#### Data
········

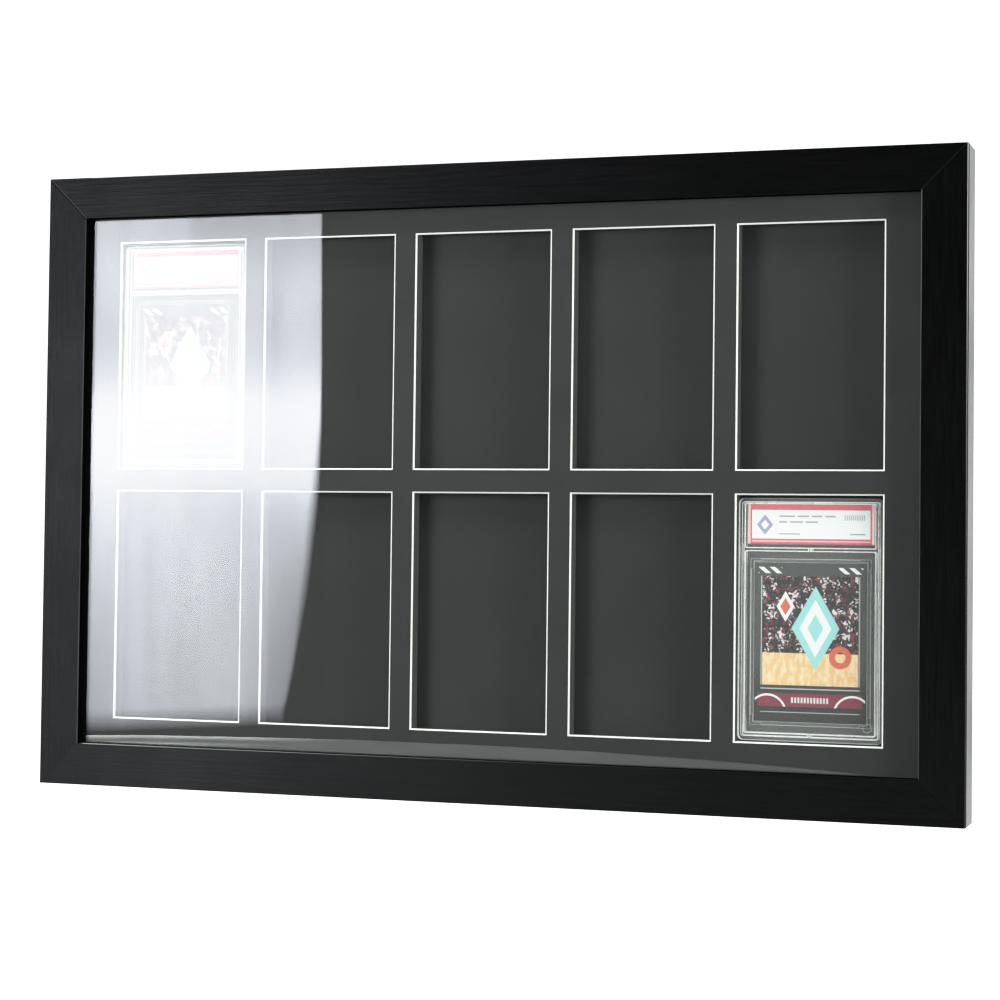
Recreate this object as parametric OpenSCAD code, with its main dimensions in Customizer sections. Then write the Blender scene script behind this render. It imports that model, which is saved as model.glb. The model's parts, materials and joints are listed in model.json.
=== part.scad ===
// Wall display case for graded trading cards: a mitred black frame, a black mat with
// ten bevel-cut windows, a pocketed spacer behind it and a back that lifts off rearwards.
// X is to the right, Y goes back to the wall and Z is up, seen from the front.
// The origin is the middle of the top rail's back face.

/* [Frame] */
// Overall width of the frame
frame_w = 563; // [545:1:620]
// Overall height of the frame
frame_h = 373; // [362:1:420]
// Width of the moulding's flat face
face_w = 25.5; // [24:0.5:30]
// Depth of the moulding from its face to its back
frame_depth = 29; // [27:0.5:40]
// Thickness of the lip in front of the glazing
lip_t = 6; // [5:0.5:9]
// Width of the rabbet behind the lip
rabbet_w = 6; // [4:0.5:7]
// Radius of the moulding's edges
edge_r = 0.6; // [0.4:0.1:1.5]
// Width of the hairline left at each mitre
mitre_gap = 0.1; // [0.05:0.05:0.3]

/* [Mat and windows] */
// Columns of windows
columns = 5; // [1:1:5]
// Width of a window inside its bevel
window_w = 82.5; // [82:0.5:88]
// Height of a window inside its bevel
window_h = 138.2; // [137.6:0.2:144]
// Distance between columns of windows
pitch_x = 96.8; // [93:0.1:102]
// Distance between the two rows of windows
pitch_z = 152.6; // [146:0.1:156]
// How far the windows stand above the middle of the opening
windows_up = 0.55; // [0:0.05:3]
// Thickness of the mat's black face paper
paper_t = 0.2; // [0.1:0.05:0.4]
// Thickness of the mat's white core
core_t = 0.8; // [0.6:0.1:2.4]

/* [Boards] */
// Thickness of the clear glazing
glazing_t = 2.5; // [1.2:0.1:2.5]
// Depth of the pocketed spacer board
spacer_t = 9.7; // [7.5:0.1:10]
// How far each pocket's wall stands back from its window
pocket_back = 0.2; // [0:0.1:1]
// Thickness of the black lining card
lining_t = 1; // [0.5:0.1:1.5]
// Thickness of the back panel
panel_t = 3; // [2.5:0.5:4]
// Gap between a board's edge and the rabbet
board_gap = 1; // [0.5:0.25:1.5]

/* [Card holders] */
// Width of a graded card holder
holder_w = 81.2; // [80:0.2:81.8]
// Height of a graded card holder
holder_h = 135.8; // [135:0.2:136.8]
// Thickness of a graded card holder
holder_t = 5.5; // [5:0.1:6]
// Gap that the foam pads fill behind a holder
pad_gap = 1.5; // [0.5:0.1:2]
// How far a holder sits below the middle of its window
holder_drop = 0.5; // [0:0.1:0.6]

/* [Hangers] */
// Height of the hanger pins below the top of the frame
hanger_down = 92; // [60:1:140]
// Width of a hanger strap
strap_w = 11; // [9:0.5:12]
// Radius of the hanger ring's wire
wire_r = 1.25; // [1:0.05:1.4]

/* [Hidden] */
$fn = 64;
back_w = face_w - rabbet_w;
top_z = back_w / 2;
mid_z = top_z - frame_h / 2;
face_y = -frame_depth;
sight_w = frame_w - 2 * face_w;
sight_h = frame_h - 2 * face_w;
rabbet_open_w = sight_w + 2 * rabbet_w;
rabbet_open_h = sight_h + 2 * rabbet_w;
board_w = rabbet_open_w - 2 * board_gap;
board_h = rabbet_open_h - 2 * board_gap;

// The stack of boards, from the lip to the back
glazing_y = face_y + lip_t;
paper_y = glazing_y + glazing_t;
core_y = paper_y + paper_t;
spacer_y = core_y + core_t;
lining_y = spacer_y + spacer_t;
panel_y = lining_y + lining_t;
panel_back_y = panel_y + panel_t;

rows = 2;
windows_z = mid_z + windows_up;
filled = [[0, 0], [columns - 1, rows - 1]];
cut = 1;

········

The lines to collect are those holding the string "behind"; copy them all.

#### Solution
Recreate this object as parametric OpenSCAD code, with its main dimensions in Customizer sections. Then write the Blender scene script behind this render. It imports that model, which is saved as model.glb. The model's parts, materials and joints are listed in model.json.
// ten bevel-cut windows, a pocketed spacer behind it and a back that lifts off rearwards.
// Width of the rabbet behind the lip
// Gap that the foam pads fill behind a holder